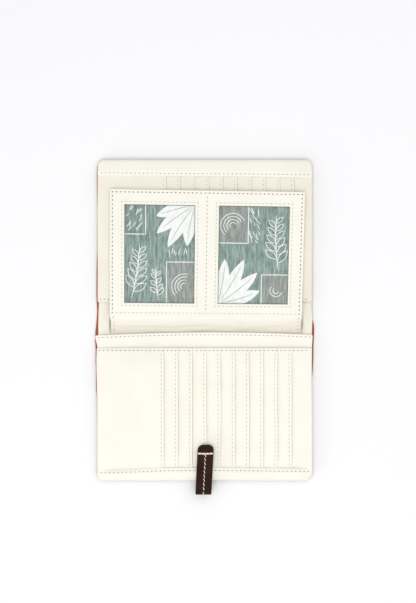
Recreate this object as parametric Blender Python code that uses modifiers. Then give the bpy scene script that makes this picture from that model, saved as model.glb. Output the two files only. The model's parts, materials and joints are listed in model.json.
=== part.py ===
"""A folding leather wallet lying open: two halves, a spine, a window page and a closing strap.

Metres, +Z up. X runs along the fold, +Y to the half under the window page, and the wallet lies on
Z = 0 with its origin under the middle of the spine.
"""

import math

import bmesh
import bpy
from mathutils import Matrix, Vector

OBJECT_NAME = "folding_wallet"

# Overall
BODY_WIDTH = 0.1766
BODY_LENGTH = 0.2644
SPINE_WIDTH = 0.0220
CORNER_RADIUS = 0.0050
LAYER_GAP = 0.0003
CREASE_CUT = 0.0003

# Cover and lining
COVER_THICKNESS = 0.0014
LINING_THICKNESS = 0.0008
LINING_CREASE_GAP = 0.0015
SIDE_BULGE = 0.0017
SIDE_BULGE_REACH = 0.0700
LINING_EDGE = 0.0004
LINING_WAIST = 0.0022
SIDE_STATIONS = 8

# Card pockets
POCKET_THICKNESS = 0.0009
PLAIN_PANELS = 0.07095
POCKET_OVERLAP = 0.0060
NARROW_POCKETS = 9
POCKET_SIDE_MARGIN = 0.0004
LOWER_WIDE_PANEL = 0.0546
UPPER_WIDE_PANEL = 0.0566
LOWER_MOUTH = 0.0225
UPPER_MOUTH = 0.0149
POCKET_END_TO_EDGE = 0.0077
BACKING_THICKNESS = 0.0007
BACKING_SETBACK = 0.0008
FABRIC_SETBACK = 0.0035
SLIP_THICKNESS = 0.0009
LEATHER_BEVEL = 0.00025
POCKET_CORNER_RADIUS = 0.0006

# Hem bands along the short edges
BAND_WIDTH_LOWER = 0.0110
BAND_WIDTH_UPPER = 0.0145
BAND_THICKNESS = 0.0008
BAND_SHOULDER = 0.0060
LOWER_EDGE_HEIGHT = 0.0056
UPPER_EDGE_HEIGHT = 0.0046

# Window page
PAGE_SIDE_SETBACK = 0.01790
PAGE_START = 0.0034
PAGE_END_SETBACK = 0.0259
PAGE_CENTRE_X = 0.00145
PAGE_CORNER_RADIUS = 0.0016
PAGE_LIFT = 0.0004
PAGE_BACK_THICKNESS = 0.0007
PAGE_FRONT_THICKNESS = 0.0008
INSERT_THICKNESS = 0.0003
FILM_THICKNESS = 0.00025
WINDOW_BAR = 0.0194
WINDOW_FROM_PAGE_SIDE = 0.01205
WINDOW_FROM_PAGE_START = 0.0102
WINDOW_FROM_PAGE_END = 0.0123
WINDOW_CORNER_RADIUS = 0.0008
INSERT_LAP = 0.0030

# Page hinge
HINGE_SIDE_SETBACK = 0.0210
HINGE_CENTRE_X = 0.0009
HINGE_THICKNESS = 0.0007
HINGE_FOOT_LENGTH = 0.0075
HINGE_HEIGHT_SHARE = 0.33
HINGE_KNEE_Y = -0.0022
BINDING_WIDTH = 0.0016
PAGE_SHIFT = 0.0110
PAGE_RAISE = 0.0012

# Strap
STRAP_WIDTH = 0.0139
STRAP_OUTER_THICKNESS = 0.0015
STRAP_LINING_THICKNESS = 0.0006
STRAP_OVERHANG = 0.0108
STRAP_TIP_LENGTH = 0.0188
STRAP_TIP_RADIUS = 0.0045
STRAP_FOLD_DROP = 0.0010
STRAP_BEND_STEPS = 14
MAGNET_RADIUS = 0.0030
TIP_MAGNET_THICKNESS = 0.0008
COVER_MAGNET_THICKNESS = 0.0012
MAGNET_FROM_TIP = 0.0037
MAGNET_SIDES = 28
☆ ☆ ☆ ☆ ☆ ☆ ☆
YOUR OBJECTIVE. Make an exact copy of all the data.

COMPLETE OUTPUT.
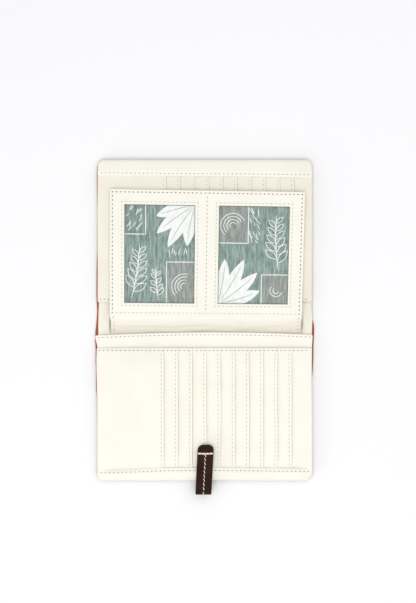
Recreate this object as parametric Blender Python code that uses modifiers. Then give the bpy scene script that makes this picture from that model, saved as model.glb. Output the two files only. The model's parts, materials and joints are listed in model.json.
=== part.py ===
"""A folding leather wallet lying open: two halves, a spine, a window page and a closing strap.

Metres, +Z up. X runs along the fold, +Y to the half under the window page, and the wallet lies on
Z = 0 with its origin under the middle of the spine.
"""

import math

import bmesh
import bpy
from mathutils import Matrix, Vector

OBJECT_NAME = "folding_wallet"

# Overall
BODY_WIDTH = 0.1766
BODY_LENGTH = 0.2644
SPINE_WIDTH = 0.0220
CORNER_RADIUS = 0.0050
LAYER_GAP = 0.0003
CREASE_CUT = 0.0003

# Cover and lining
COVER_THICKNESS = 0.0014
LINING_THICKNESS = 0.0008
LINING_CREASE_GAP = 0.0015
SIDE_BULGE = 0.0017
SIDE_BULGE_REACH = 0.0700
LINING_EDGE = 0.0004
LINING_WAIST = 0.0022
SIDE_STATIONS = 8

# Card pockets
POCKET_THICKNESS = 0.0009
PLAIN_PANELS = 0.07095
POCKET_OVERLAP = 0.0060
NARROW_POCKETS = 9
POCKET_SIDE_MARGIN = 0.0004
LOWER_WIDE_PANEL = 0.0546
UPPER_WIDE_PANEL = 0.0566
LOWER_MOUTH = 0.0225
UPPER_MOUTH = 0.0149
POCKET_END_TO_EDGE = 0.0077
BACKING_THICKNESS = 0.0007
BACKING_SETBACK = 0.0008
FABRIC_SETBACK = 0.0035
SLIP_THICKNESS = 0.0009
LEATHER_BEVEL = 0.00025
POCKET_CORNER_RADIUS = 0.0006

# Hem bands along the short edges
BAND_WIDTH_LOWER = 0.0110
BAND_WIDTH_UPPER = 0.0145
BAND_THICKNESS = 0.0008
BAND_SHOULDER = 0.0060
LOWER_EDGE_HEIGHT = 0.0056
UPPER_EDGE_HEIGHT = 0.0046

# Window page
PAGE_SIDE_SETBACK = 0.01790
PAGE_START = 0.0034
PAGE_END_SETBACK = 0.0259
PAGE_CENTRE_X = 0.00145
PAGE_CORNER_RADIUS = 0.0016
PAGE_LIFT = 0.0004
PAGE_BACK_THICKNESS = 0.0007
PAGE_FRONT_THICKNESS = 0.0008
INSERT_THICKNESS = 0.0003
FILM_THICKNESS = 0.00025
WINDOW_BAR = 0.0194
WINDOW_FROM_PAGE_SIDE = 0.01205
WINDOW_FROM_PAGE_START = 0.0102
WINDOW_FROM_PAGE_END = 0.0123
WINDOW_CORNER_RADIUS = 0.0008
INSERT_LAP = 0.0030

# Page hinge
HINGE_SIDE_SETBACK = 0.0210
HINGE_CENTRE_X = 0.0009
HINGE_THICKNESS = 0.0007
HINGE_FOOT_LENGTH = 0.0075
HINGE_HEIGHT_SHARE = 0.33
HINGE_KNEE_Y = -0.0022
BINDING_WIDTH = 0.0016
PAGE_SHIFT = 0.0110
PAGE_RAISE = 0.0012

# Strap
STRAP_WIDTH = 0.0139
STRAP_OUTER_THICKNESS = 0.0015
STRAP_LINING_THICKNESS = 0.0006
STRAP_OVERHANG = 0.0108
STRAP_TIP_LENGTH = 0.0188
STRAP_TIP_RADIUS = 0.0045
STRAP_FOLD_DROP = 0.0010
STRAP_BEND_STEPS = 14
MAGNET_RADIUS = 0.0030
TIP_MAGNET_THICKNESS = 0.0008
COVER_MAGNET_THICKNESS = 0.0012
MAGNET_FROM_TIP = 0.0037
MAGNET_SIDES = 28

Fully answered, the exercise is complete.